Les voitures électriques, durable ? Le bio qui vient de l’autre bout du
monde ? Le commerce équitable qui se fiche des ouvriers agricoles et ne
rémunère correctement que le producteur, éthique ? Qu’est-ce qui
fondamentalement peut être considéré comme « éthique et durable »
dans un monde où la rentabilité (ou même la solvabilité) seule pousse à
« rogner sur les valeurs », même des plus vertueux ?
Le fantasme du projet « pur »
Oui mais voilà, immergés, contraints et forcés, dans un
système prédateur, avons-nous d’autres choix que de parier sur des initiatives
du type NewB ? Il est clair que s’exclure complètement d’un système au
seul motif qu’on est en désaccord avec celui-ci mène tout droit à une vie
d’ermite sans aucune utilité sociétale. Autrement dit : nous nageons
nécessairement en pleines compromissions.

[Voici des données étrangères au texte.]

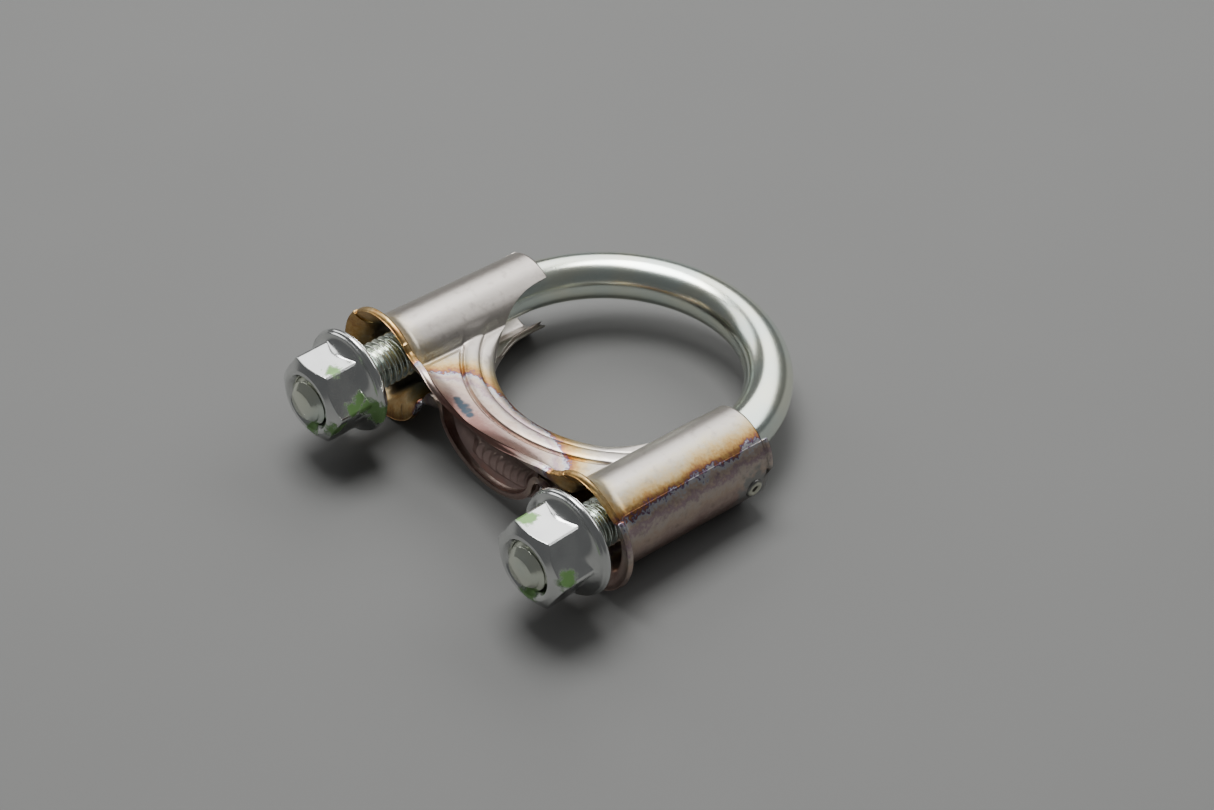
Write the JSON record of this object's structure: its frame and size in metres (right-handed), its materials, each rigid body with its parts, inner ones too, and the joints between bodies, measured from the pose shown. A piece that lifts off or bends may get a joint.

Au nombre de ces compromissions, lesquelles seraient
acceptables ? Ne vaut-il mieux pas investir dans NewB plutôt qu’acheter
Coca-Cola ? Je crois qu’il s’agit d’une fausse alternative. Les deux
participent d’un même mouvement, comme j’ai tenté de le montrer dans cet
article. Nous devrions alors nous reporter sur d’autres types d’actions, à
visée structurelle. Des actions portant sur les causes dont la première est la
propriété lucrative privée.
Voilà pourquoi je rappelle à qui veut l’entendre les
quelques propositions du (feu) programme du Conseil national de la résistance :
évincer les monopoles, empêcher les grandes puissances économiques et
financières de diriger l’économie ; il faut y ajouter la planification
économique, la subordination des intérêts particuliers à l’intérêt collectif,
la production nationale et, surtout, la nationalisation des grands moyens de
production. Autant dire qu’un tel programme est incompatible avec le
capitalisme. Atteindre des objectifs comme ceux-là consiste moins à être
« pur et irréprochable » que de penser les conditions d’une société
égalitaire, pour tous. Une telle démarche implique de refuser la facilité, de
ne pas se laisser aveugler par des projets qui semblent très séduisants mais
qui, au final, servent la cause combattue.
Il faut accepter qu’il n’y a pas de solution prête-à-embrasser. Qu’avant toute chose, il faut augmenter le niveau de conscience politique général, faire un effort incessant de pédagogie, continuer sans relâche l’étude des mécanismes du mode de production dans lequel nous vivons ; il faut faire collectif, profiter des manifestations pour parler entre nous, déconstruire les fausses bonnes idées. Le travail intellectuel est aussi crucial que l’action sur le terrain et c’est à l’endroit de leur convergence que naissent les alternatives que le capitalisme ne pourra pas récupérer car elles seront construites sur ses cendres et non sur ses deniers.